Trainer for distributed algorithms.

Args

  • env (VecEnv) : Vectorized environments for training.
  • eval_env (VecEnv) : Vectorized environments for evaluation.
  • tag (str) : An experiment tag.
  • seed (int) : Random seed for reproduction.
  • device (str) : Device (cpu, cuda, ...) on which the code should be run.
  • pretraining (bool) : Turn on pre-training model or not.
  • num_steps (int) : The sample length of per rollout.
  • num_actors (int) : Number of actors.
  • num_learners (int) : Number of learners.
  • num_storages (int) : Number of storages.
  • kwargs : Arbitrary arguments such as batch_size and hidden_dim.

Returns

Distributed agent instance.

Methods:

.run

source

.run(
   env: DistributedWrapper, actor_idx: int
)


Sample function of each actor.

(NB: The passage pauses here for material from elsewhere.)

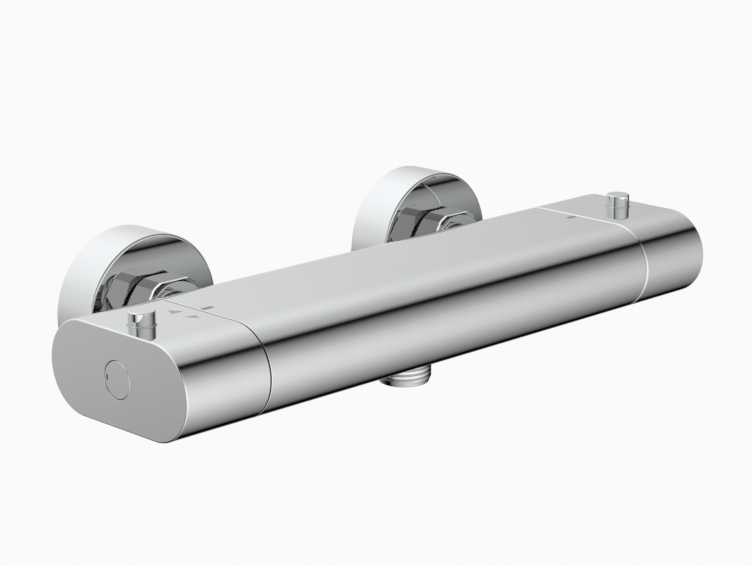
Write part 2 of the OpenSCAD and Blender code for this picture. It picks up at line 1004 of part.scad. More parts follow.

Implemented by individual algorithms.

Args

  • env (DistributedWrapper) : A Gym-like environment wrapped by DistributedWrapper.
  • actor_idx (int) : The index of actor.

Returns

None.

.update

source

.update(
   *args, **kwargs
)


Update the agent. Implemented by individual algorithms.

.train

source

.train(
   num_train_steps: int, init_model_path: Optional[str] = None, log_interval: int = 1,
   eval_interval: int = 5000, save_interval: int = 5000, num_eval_episodes: int = 10,
   th_compile: bool = False
)


Training function.

Args

  • num_train_steps (int) : The number of training steps.
  • init_model_path (Optional[str]) : The path of the initial model.
  • log_interval (int) : The interval of logging.
  • eval_interval (int) : The interval of evaluation.
  • save_interval (int) : The interval of saving model.
  • num_eval_episodes (int) : The number of evaluation episodes.
  • th_compile (bool) : Whether to use th.compile or not.

Returns

None.

.eval

source

.eval(
   num_eval_episodes: int
)


Evaluation function.

Args

  • num_eval_episodes (int) : The number of evaluation episodes.

Returns

The evaluation results.